Saturday, October 22, 2011

Internship 101 - The Interview Process



 The Reinvent Yourself Workshop
The Tranel Financial Group

I know some of you have been waiting for my post, hence Blue Perez. But let me know tell you that the only thing that has been holding back from writing is my busy schedule at work. I actually have much more to add on to my post, so enjoy!
I want to start out by telling you, in the next posts, about my experience at my second internship here in the United States and how life changing it was for me, not only on the professional level but also on the personal level. I have been having The Experience of A Lifetime. I say that because I feel the change and I hope you feel it too after your internship wherever that would be.
I started interning for The Tranel Financial Group in May 2011, and I think I have to mention how I got the internship…The answer is simply by being ME. Like any other student in my graduation class, I have been looking for a job or internship months before graduation. I have had a couple of interviews, mostly over the phone and it did not turn out well. I was too nervous, I felt the time emergency and really wanted to be at my best during the interview or perhaps be someone else they might like better than myself.  I think that is how many students prepare for interviews; they become less themselves and more someone else that they think has more chances to get the job! It did not work for me. After a couple of interviews and many disappointments, I became desperate and even thought of giving up, but my friend Maxim came to me one night and suggested I interview with The Tranel Financial Group, because they seemed like a good fit for me. I thought about it the whole night and thought it would probably be my last attempt. I was not nervous at all because I thought to myself “what could possibly happen?”... “another rejection letter?”.
The day of the interview, I didn’t take too much time getting ready. Threw on the first black pants and button shirts I could see in my closet and printed two copies of my resume & cover letter, and left for my interview. Of course I did some research about the company and connected with one of their employees “Kyle” on Facebook. I wanted to put a face to the company and I could do that through connecting with one familiar face I could relate to.  Once there, I was shockingly calm and surprisingly myself. I conducted the interview like I would in a mocking interview with a close friend (Sachie). I suddenly became relaxed and confident, thinking that if my interviewer did not like me the way I am then I should probably not be working for the company. The interview lasted 15 minutes, after that it was me sharing personal stories, being humorous, cheerful, over excited…being myself. When I got the positive answer I have been waiting for, I felt I wanted to jump around, of course being myself I did not stop myself from showing my big smile and sparkling eyes. I felt I made a big step forward to accomplish the dreams I came for to the United States.
Moral of the story: Be Yourself! When you try hard to be someone else, it shows and translate your lack of confidence and self esteem. It also makes the interview awkward and makes it hard for the interviewer to connect with you. Don’t build that obstacle between you and the interviewer with your own hands!

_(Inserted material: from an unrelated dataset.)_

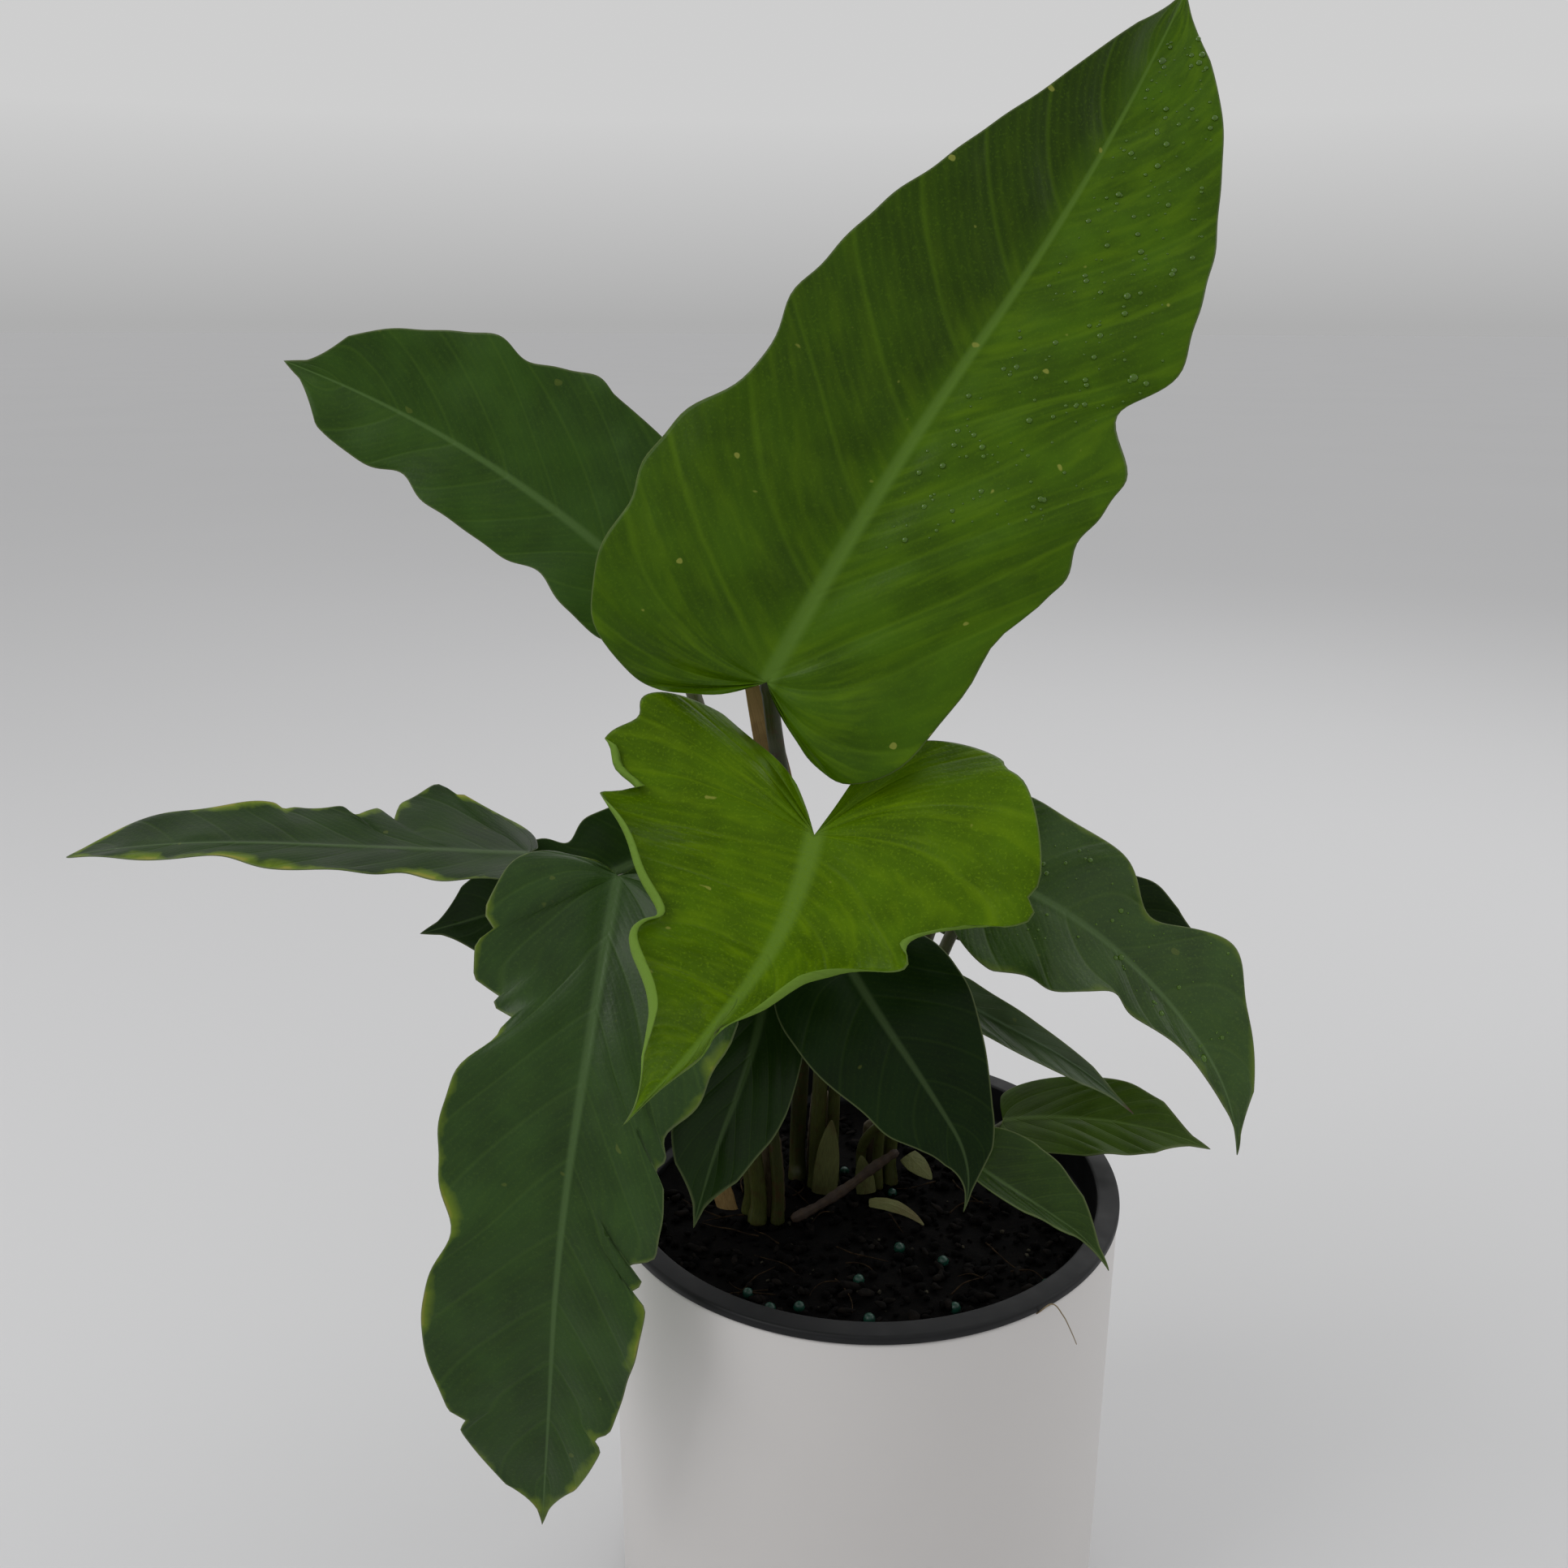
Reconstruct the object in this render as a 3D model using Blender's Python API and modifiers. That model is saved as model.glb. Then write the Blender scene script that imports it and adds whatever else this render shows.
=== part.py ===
"""Potted philodendron, built with Blender.

A black grower pot hangs by its lip in a plain white cover pot. It holds potting mix and three
short crowns, and thirteen leaves rise from them, each a thin blade on its own stalk (petiole).
Dry sheaths and an old stem lie about the crowns.

Metres, +Z up. The origin is the centre of the cover pot's underside. The plant is given in
millimetres from the middle of the mix's surface, and it moves with that surface.
"""
import math

import bmesh
import bpy
import numpy as np

MM = 0.001
GAP = 0.3 * MM                    # air kept between two pieces that touch or rest

# cover pot
COVER_RADIUS = 74.5 * MM
COVER_HEIGHT = 140.2 * MM
COVER_WALL = 3.0 * MM
COVER_FLOOR = 4.0 * MM
COVER_ROUND = 1.2 * MM            # rounding of the rim and of the foot

# grower pot, hung by its lip on the cover pot's rim
LIP_OVERHANG = 0.5 * MM           # how far the lip stands out past the cover pot
LIP_THICKNESS = 2.5 * MM
LIP_WIDTH = 6.5 * MM
GROWER_WALL = 1.2 * MM
GROWER_FLOOR = 1.6 * MM
GROWER_DEPTH = 124.0 * MM         # from the top of the lip to the underside
GROWER_TAPER = 11.0 * MM          # how much narrower the underside is than the collar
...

"Always be a first-rate version of yourself, instead of a second-rate version
of somebody else." 
by Judy Garland

2 comments:

  1. Lalla, OMG! I feel that we are connected in so many ways. I think i've told you this before but i'll tell you again: i kind of see myself in you. It seems for me that we are not much different even though we come from different countries.
    I exactly went through what you went through. I also though in giving up and all of of sudden i had call from this insurance company and i also thought "what else can go wrong" so i had it and i was myself the whole time during the interview. 15 minutes later they called me and said i passed the 1st phase. After that, everything got easier and i finally got it.
    Yes! Don't try to be someone else just to like someone.